The name means thirst, and the project behind it is equal parts agricultural rescue mission and cultural declaration. Sete Vini Naturali was born in 2013 when two childhood friends from the hills of Lazio decided that their region's ancient vines -- abandoned, overgrown, and all but forgotten -- deserved someone to fight for them.
Backstory
Emiliano Giorgi and Arcangelo Galuppi grew up together near Priverno in the Monti Lepini foothills south of Rome. Their winemaking trajectory was seeded by beer: many evenings at the local pub, talking about flavor and fermentation, gradually tilting toward wine. The decisive turn came when Emiliano spent two consecutive harvests, in 2010 and 2011, working with natural wine pioneer Gianmarco Antonuzi at Le Coste di Gradoli in northern Lazio. He returned with a clear vision, and together with Arcangelo began recovering abandoned vineyards in the Amaseno river valley. A third partner, Martina D'Alessio, joined the project and now contributes to both viticulture and the winery's expanding social programming.
The Region
The Amaseno valley runs through the Monti Lepini range in the province of Latina, roughly halfway between Rome and Naples.
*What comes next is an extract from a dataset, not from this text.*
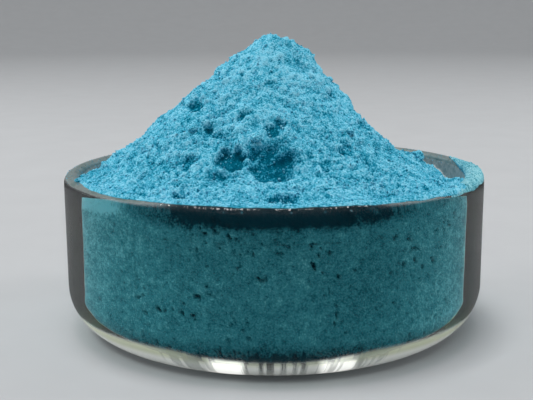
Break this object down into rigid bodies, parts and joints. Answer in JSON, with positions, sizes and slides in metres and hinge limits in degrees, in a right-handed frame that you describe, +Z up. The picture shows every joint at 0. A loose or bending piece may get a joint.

It is one of the least-known wine territories in central Italy, a patchwork of smallholder farms, orchards, and buffalo pastures that supply the mozzarella industry. The area was once dense with vineyards tended by farming families for daily consumption, but postwar rural exodus left most of those plots untended. Sete treats the recovery of this landscape as an act, in their words, of "agricultural resistance and recycling."
Vineyards and Farming
The team farms 4.5 hectares spread across twelve individual plots, with vines ranging from fifty to over one hundred years old. Each plot was recovered from abandonment by hand, and each is cultivated without synthetic chemicals or fertilizers. The founders maintain an active dialogue with elder local winemakers to recover traditional viticultural knowledge and identify heritage varieties that official registries had stopped tracking. Farming is entirely manual.
Winemaking
Every decision in the cellar reflects the same anti-interventionist ethic that governs the vineyard. Wild fermentations begin without inoculation. No sulfites are added at any stage. There is no fining, no filtration, no correction. Macerations are used extensively, particularly for the estate's orange and red wines. The team vinifies each plot separately to preserve the distinct character of every old-vine parcel, and produces wines in tiny quantities that sell out quickly through their network of natural wine importers.
The Wines
The lineup includes the Tropicale orange wine from Malvasia, the Flora white, the Baffo red from Cesanese and Nero Buono, and a sparkling Bolle e Fiori, among others. Grape varieties throughout the range read like a glossary of forgotten Lazio natives: Ottonese, Bonamico, Malvasia Puntinata, Moscato Bianco, and Cesanese sit alongside others that have no official denomination. New wines appear each vintage as additional plots are recovered and vinified for the first time.